En attendant, cette "Origine du monde paléolithique" gardera un peu de son mystère. Elle ne peut pas être montrée au grand public. "La caverne est ouverte à tout vent, le grès est très fragile, et elle est située au beau milieu d'une zone touristique, justifie Boris Valentin. Il y a un risque de dégradation du site. Mais on aimerait un jour en faire un fac-similé et pouvoir la faire découvrir ex situ." Il faudra se contenter pour l'instant des quelques photos contenues dans l'ouvrage.
L'Origine du monde
L'Origine du monde de Gustave Courbet a fait son entrée au Musée d'Orsay à Paris en 1995. Cette huile sur toile de petit format (46x55 cm) a été réalisée en 1866 par l'artiste franc-comtois. Le premier propriétaire du tableau, et certainement son commanditaire, était un diplomate turco-égyptien, Khalil-Bey (1831-1879), fraîchement installé à Paris. Ce collectionneur l'aurait maintenu caché derrière un rideau pendant des années, le dévoilant seulement à ses visiteurs d'exception.

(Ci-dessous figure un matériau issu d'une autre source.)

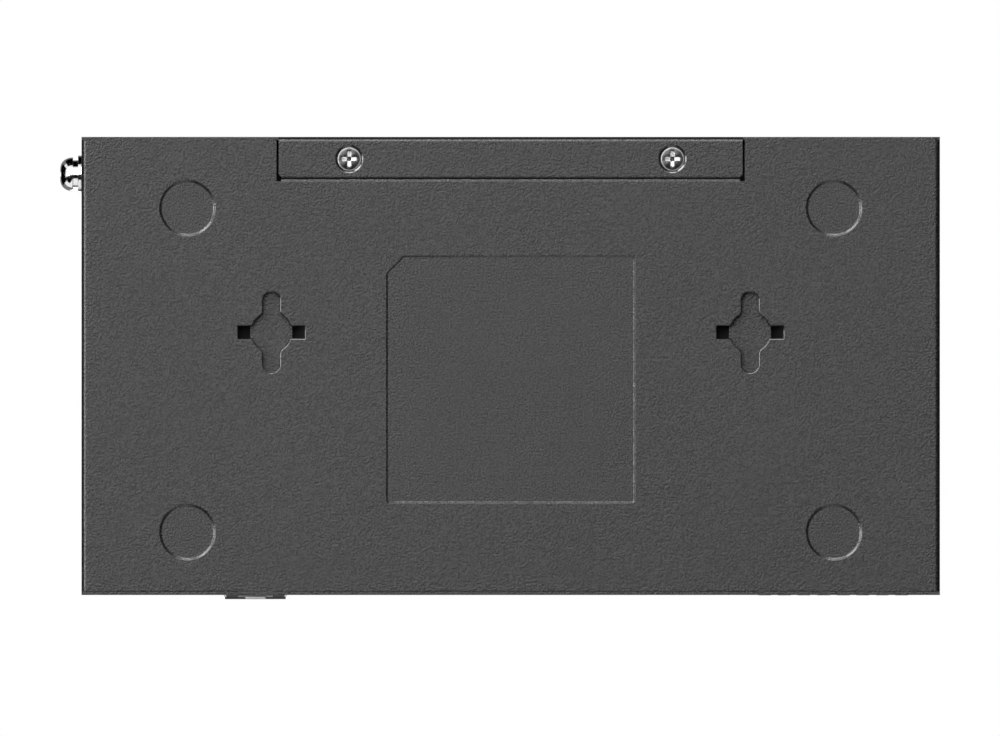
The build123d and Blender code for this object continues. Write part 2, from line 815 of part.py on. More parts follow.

L'identité du modèle qui a posé pour Courbet reste encore une énigme. Même si un chercheur pense l'avoir résolue en 2020. Ruiné par ses dettes de jeu, le diplomate quitte la capitale en 1869 en emportant la peinture. Par la suite, le destin du tableau reste très mal connu. L'Origine du monde faisait partie de la collection du psychanalyste Jacques Lacan avant de rejoindre le musée d'Orsay. Œuvre provocatrice, ce nu féminin continue à fasciner le public et parfois déchaîner les passions comme lors de sa dernière sortie au Centre Pompidou-Metz.